Meredith performed administrative duty for the rest of the war, commanding garrisons protecting Union river ports along the Mississippi at Cairo, Illinois, and Paducah, Kentucky. While still on Army duty in mid-1864, Meredith unsuccessfully ran against George Julian for the United States House of Representatives. Openly feuding with his opponent, Meredith beat Julian unconscious with a whip, but used his political influence to have charges of assault and battery dropped.

==Postbellum life==
With the war over in 1865, Meredith mustered out from the volunteer army with the brevet rank of major general and returned home to Indiana.

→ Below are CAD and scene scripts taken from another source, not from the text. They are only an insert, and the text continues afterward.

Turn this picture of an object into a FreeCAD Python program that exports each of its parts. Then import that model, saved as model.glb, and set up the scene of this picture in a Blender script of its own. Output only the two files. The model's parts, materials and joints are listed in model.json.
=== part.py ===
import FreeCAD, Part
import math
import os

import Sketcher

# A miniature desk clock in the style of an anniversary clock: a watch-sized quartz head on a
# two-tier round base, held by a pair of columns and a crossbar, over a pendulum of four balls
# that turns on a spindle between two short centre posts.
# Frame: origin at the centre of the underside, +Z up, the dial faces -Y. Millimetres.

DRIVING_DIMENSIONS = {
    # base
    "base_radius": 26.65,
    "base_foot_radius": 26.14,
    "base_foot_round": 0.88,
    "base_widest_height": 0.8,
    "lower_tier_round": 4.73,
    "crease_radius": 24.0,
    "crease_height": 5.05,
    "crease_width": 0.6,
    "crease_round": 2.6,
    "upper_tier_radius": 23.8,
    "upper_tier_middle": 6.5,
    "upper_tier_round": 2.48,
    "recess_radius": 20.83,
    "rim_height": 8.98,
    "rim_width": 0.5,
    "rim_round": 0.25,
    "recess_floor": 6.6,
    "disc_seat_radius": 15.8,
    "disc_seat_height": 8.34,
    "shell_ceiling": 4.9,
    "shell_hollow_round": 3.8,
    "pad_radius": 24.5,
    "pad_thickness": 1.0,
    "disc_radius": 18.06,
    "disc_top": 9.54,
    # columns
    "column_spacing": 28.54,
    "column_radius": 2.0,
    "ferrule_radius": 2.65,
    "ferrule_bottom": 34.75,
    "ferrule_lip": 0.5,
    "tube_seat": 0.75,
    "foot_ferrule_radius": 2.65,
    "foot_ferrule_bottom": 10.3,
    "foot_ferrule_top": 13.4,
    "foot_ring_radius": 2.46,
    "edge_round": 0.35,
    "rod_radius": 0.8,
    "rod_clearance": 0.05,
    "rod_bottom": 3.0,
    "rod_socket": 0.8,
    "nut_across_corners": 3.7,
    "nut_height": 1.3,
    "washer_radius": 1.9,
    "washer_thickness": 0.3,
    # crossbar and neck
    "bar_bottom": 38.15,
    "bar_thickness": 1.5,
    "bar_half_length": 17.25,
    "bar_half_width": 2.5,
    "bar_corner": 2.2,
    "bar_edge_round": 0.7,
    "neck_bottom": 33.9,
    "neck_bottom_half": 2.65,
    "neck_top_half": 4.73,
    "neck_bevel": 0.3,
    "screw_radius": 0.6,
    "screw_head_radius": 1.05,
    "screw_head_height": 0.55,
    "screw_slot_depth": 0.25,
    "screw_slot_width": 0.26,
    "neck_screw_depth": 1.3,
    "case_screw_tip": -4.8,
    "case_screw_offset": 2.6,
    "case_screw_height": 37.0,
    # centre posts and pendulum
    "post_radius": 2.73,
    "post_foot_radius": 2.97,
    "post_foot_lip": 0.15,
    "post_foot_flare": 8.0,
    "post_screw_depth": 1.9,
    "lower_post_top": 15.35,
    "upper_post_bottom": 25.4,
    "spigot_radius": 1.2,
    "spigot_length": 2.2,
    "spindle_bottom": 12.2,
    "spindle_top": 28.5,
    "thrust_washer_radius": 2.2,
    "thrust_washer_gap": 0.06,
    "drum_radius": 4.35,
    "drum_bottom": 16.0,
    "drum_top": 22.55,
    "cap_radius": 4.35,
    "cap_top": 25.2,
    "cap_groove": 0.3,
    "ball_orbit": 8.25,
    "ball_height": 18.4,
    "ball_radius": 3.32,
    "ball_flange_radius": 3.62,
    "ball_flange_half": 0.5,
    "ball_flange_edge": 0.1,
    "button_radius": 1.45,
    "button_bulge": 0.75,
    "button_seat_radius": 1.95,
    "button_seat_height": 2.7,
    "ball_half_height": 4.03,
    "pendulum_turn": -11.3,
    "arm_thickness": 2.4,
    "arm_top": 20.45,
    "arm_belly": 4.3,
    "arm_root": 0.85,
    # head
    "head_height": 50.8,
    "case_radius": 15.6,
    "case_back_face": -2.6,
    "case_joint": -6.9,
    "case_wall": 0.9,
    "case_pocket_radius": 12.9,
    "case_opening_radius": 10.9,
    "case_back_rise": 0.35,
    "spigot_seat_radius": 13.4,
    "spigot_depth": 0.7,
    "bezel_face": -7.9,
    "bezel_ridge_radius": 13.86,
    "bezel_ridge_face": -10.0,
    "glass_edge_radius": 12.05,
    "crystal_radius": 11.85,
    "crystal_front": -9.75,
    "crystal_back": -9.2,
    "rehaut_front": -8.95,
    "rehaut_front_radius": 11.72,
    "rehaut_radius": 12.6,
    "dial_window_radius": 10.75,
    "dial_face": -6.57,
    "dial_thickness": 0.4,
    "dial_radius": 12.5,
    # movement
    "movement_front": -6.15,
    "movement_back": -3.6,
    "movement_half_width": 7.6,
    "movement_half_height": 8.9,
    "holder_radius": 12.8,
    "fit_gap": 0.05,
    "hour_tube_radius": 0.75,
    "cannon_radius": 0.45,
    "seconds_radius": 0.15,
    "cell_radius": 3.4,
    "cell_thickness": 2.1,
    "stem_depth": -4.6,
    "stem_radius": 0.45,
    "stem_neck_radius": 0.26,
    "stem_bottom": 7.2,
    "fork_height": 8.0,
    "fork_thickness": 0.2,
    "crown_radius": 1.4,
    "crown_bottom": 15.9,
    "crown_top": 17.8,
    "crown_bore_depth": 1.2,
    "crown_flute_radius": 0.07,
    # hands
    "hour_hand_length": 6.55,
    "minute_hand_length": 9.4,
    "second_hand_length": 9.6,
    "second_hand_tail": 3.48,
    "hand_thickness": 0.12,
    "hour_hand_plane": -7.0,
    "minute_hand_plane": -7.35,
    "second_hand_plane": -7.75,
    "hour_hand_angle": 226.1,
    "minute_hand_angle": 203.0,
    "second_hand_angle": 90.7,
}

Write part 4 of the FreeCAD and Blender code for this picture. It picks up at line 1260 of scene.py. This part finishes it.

Although he never completely recovered from the wounds he received at Gettysburg, Meredith resumed farming and became the local tax assessor in 1866–1867. From 1867 to 1869, he became the surveyor general of the Montana Territory. He then retired to his farm and raised prize-winning longhorn cattle, sheep, and horses. After the general's death, his son Henry Clay Meredith and daughter-in-law Virginia Claypool Meredith ran the farm and raised Meredith's herd.

==Death and legacy==
Solomon Meredith died on his farm in 1875. He is buried in Riverside Cemetery in Cambridge City, Indiana.

The Grand Army of the Republic Post in Richmond, Indiana, was later named in his honor.